Storage and Reheating
Store leftovers in an airtight container in the refrigerator for up to 3 days. Reheat in the microwave or on the stovetop, adding a splash of milk to maintain creaminess. This dish can be frozen for up to 2 months; just thaw and reheat thoroughly.
Cooking Mistakes
- Overcooking the pasta before adding to the crockpot can lead to mushiness.
- Not stirring occasionally may result in sticking.
- Using low-quality cheese can affect flavor; opt for good-quality cheese.
- Adding too much liquid can make it soupy; stick to the recipe measurements.
- Forgetting to season can lead to bland mac and cheese.
Helpful Tips
- Experiment with different cheese blends for varied flavors.
- Use freshly grated cheese for better melting.
- Consider adding cooked bacon or vegetables for extra flavor and nutrition.
- For a spicy kick, add jalapeños or hot sauce.
FAQs
Can I use other types of pasta?
Yes, you can use other pasta shapes like shells or penne.
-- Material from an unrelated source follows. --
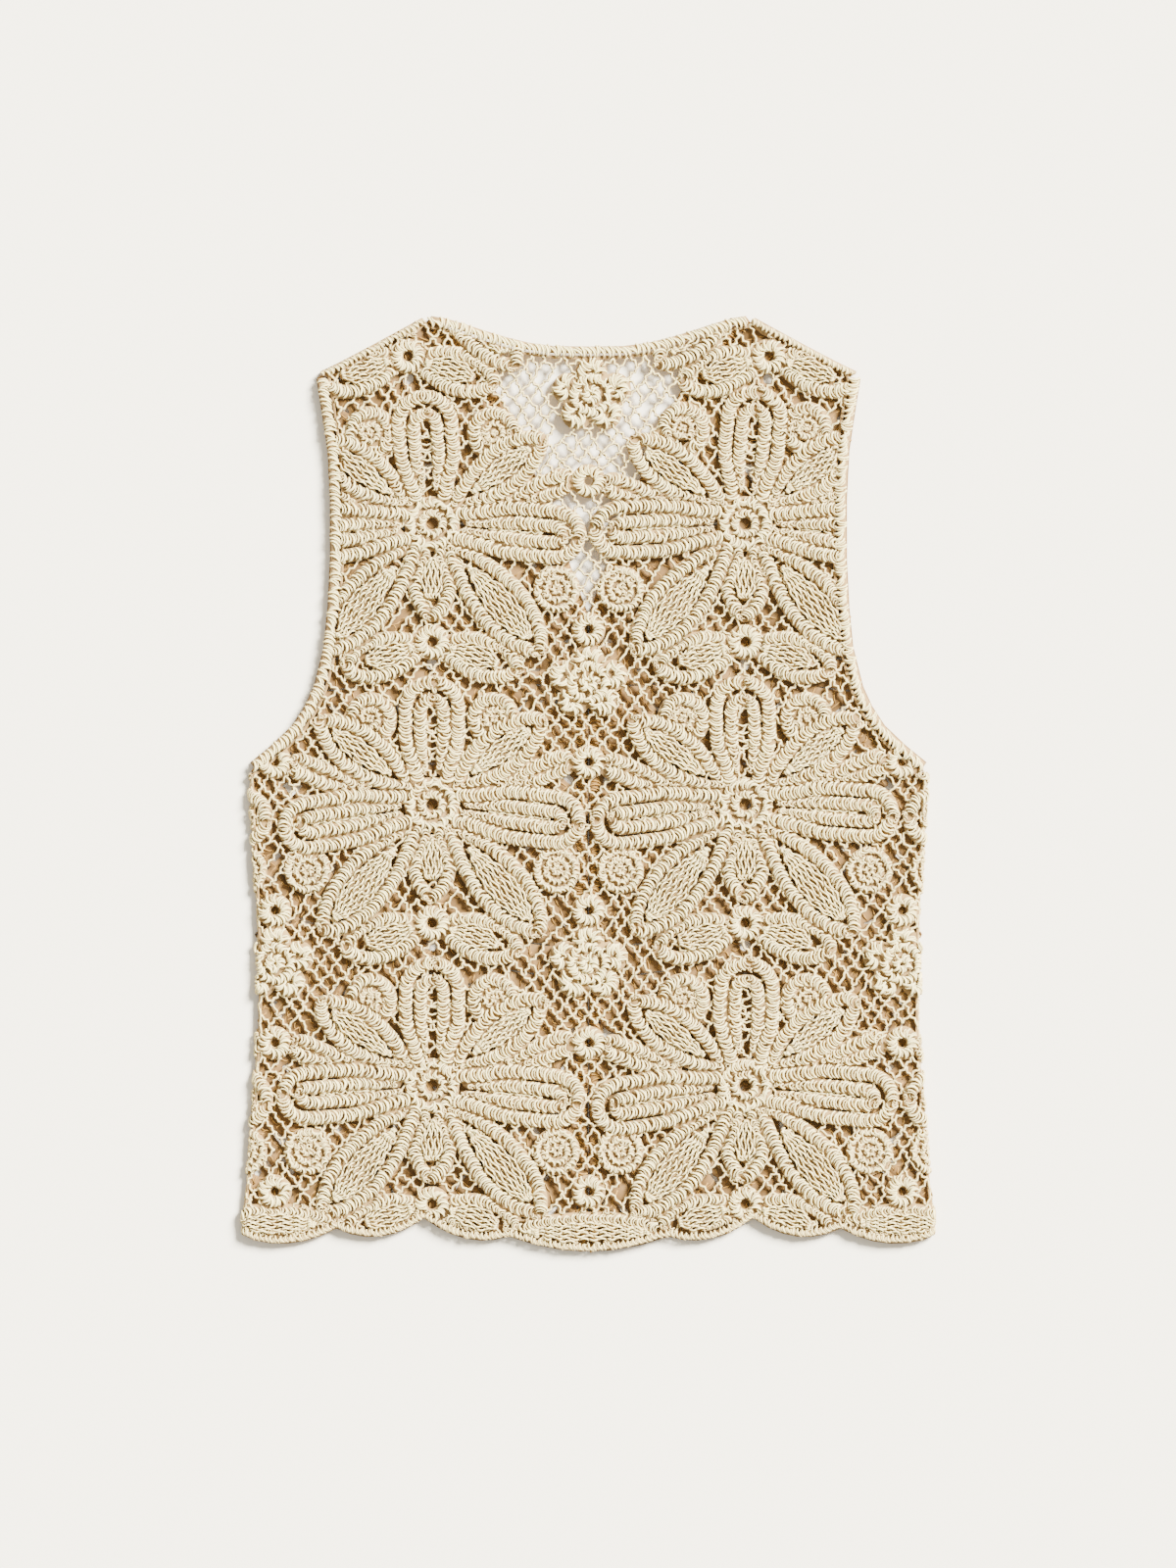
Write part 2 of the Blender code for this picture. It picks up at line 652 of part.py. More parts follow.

Just adjust cooking time as needed, as different shapes may require different cooking durations.
Is it possible to make this dish vegan?
Absolutely! You can use plant-based cheeses, almond or oat milk, and a vegan sour cream alternative to create a delicious vegan version of this mac and cheese.
Can I prepare it in advance?
Yes, you can assemble the ingredients a day ahead and store them in the fridge. Just pop the crockpot on the day of serving for an easy meal.
What can I do if it turns out too dry?
If your mac and cheese is too dry, simply stir in a bit more milk or cream to bring back the creaminess before serving.
How can I add protein to this dish?
To boost protein, consider adding cooked chicken, turkey, or even beans. Mix them in just before serving for an extra hearty meal.

Crockpot Mac And Cheese Recipe
Ingredients
- 2 cups elbow macaroni
- 4 cups shredded sharp cheddar cheese
- 2 cups milk
- 1 can 10.5 oz cheddar cheese soup
- 1/2 cup sour cream
- 1/4 cup butter melted
- 1 tsp garlic powder
- 1 tsp onion powder
- Salt and pepper to taste
- 1 cup breadcrumbs for topping
Instructions
- Cook the elbow macaroni according to package instructions until al dente; drain and set aside.
- In a large bowl, mix the macaroni with cheddar cheese, milk, cheddar cheese soup, sour cream, melted butter, garlic powder, onion powder, salt, and pepper.
- Transfer the mixture to the crockpot, spreading it evenly.
- Cover and cook on high for 2 to 3 hours or low for 4 to 5 hours.
- Stir occasionally to prevent sticking and ensure even cooking.
- In the last 15 minutes, sprinkle breadcrumbs on top for a crispy finish.
- Once cooked, serve hot and enjoy your creamy mac and cheese!
- Garnish with extra cheese or herbs if desired.